State how many lines in these records contain the word "parts", and nothing else.

-- start --

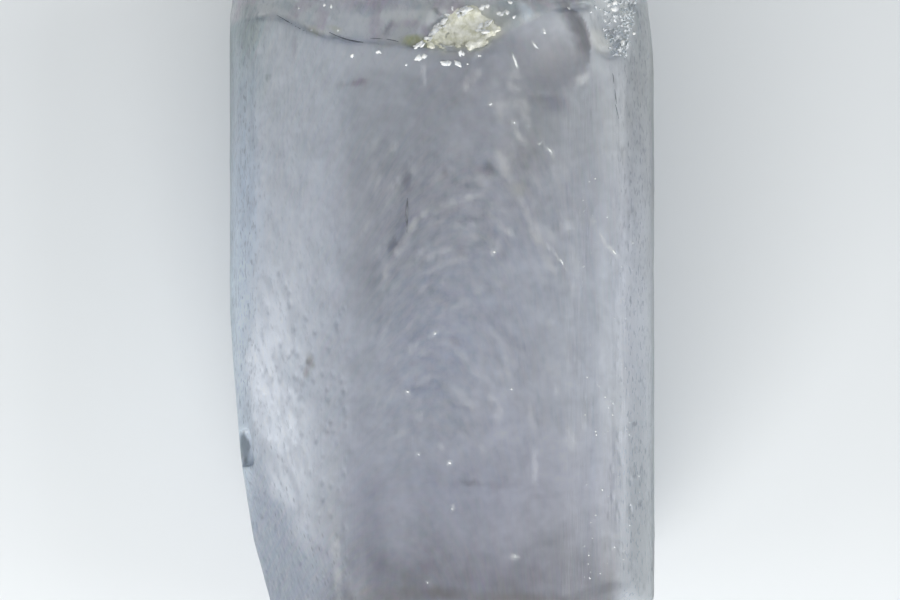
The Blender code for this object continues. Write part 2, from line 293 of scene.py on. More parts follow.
crystalLook = {
    "transmission": (0.72, 0.42),  # where it is clear, and where it is hazy
    "roughness": (0.34, 0.45),
    "dull": 0.70,  # the roughness in the chip
    "ior": 1.66,
    "absorbed": (0.62, 0.66, 0.78, 1),
    "density": 120.0,
    "bump": {"Strength": 0.4, "Distance": 0.00001},
    "sides": ((-1.6, -2.8), (2.9, 3.25)),  # from x to x, at the left and at the right
    "strips": ((-3.0, -3.45), (2.95, 3.40)),
    "stray": 0.8,  # how far the strips' edges stray
    "centre": (("x", -1.6, -0.8), ("x", 2.9, 2.0), ("y", -4.0, -1.8), ("y", 3.2, 2.0)),
    # milky and dark dashes that lean in the haze
    "dashes": {"detail": 3.0, "roughness": 0.62, "stretch": (0.075, 0.26, 0.075), "turn": 16},
    "milkyDashes": ((0.52, 0.70), 0.40),
    "darkDashes": ((0.46, 0.28), 0.40),
    # streaks along the crystal: everywhere, and more at the sides
    "streak": {"detail": 2.0, "roughness": 0.6, "stretch": (0.05, 0.60, 0.05)},
    "streakBand": (0.25, 0.75),
    "streakTones": ((0.30, 0.31, 0.32, 1), (0.70, 0.70, 0.71, 1)),
    "streakShares": (0.08, 0.22),
    # feathers along the nested arches: everywhere, and more in the middle
    "plume": {"detail": 4.0, "roughness": 0.66, "stretch": (0.14, 0.17, 0.4)},
    "plumeBand": (0.30, 0.70),
    "plumeTones": ((0.28, 0.28, 0.30, 1), (0.72, 0.72, 0.72, 1)),
    "plumeShares": (0.09, 0.26),
    "plumeHue": 0.16,
    # pits in some of the cells: low on the left flank, on the strips, and fewer on the rest of the flank
    "pit": {"radii": (0.065, 0.17, 0.065), "turn": 16, "chosen": (0.62, 0.74), "edge": (0.40, 0.12)},
    "pitShare": 0.50,
    "slant": (4.84, 0.58),  # x + 4.84 + 0.58 y is 0 along the lower edge of the veil
    "lowFlank": (("slant", -0.8, -0.1), ("slant", 0.8, 0.2), ("y", -0.6, -2.2)),
    "stripPits": 0.6,
    "flankPits": ((-1.7, -2.3), 0.30),
    # short crisp dirt lines on the strips
    "crisp": {"detail": 1.0, "roughness": 0.5, "stretch": (0.035, 0.15, 0.035)},
    "crispBand": (0.58, 0.66),
    "crispShare": 0.45,
}

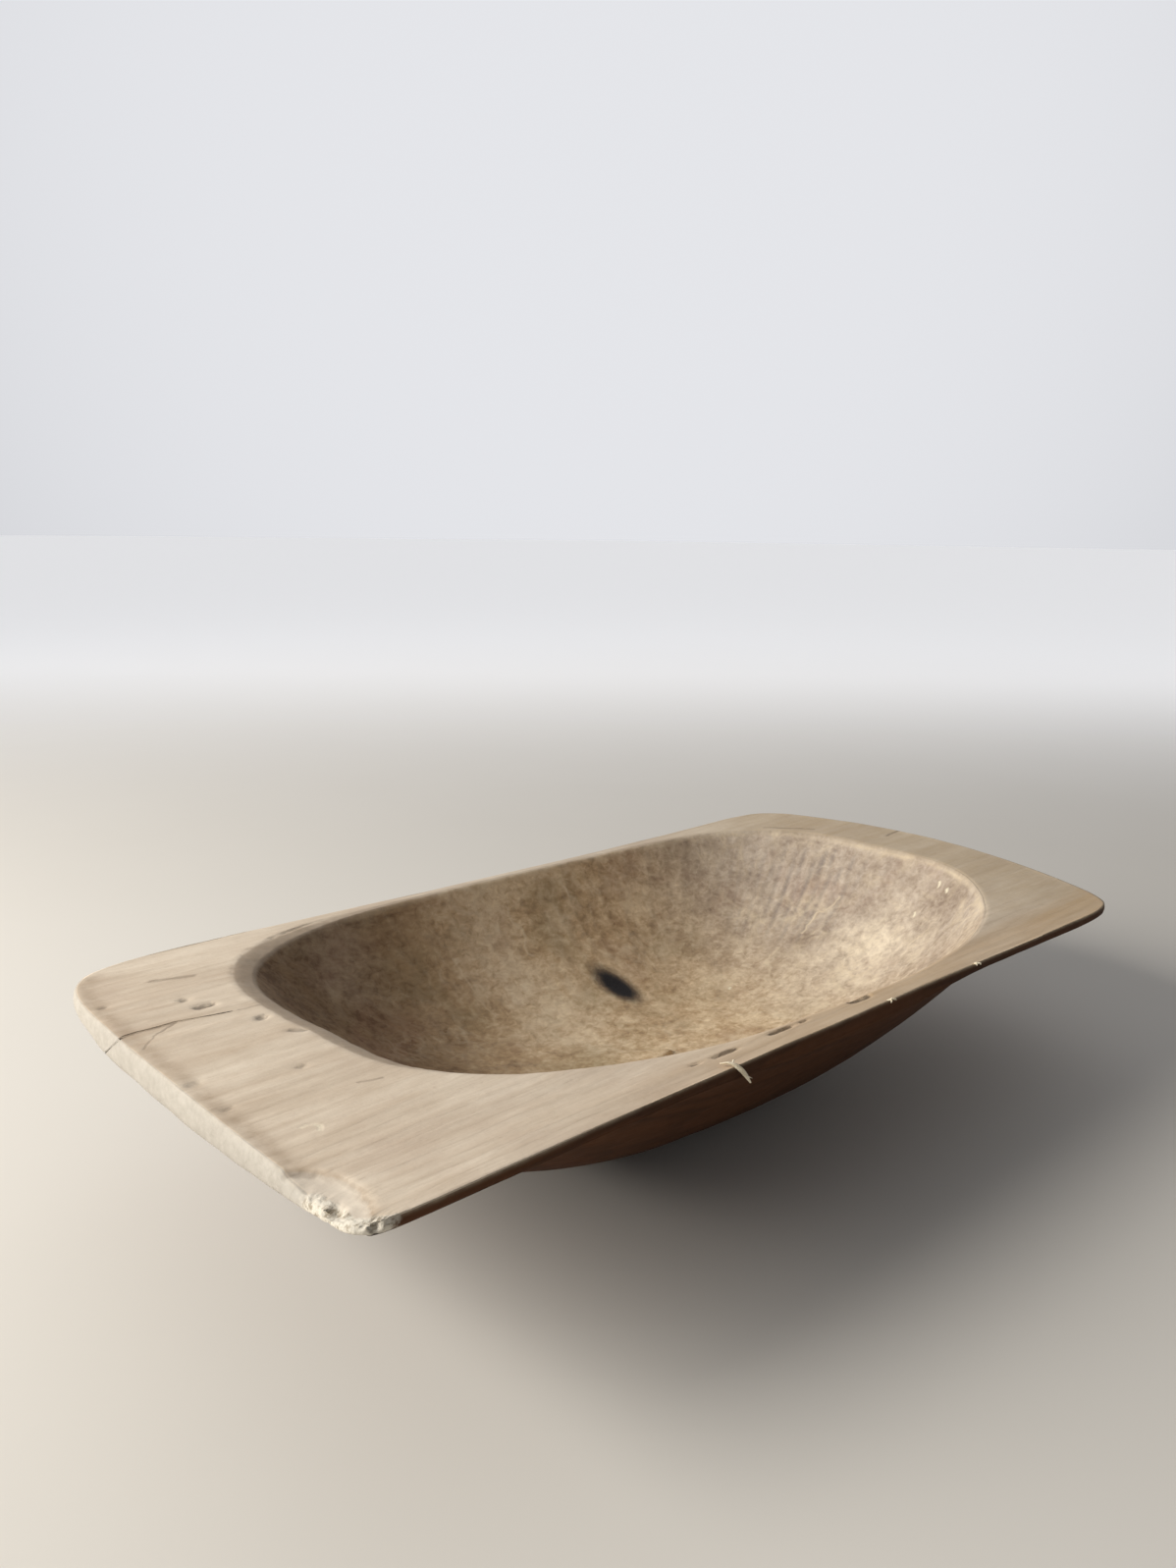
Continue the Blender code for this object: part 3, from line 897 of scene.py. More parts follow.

-- end --

§ RESPONSE TO THIS TASK: 2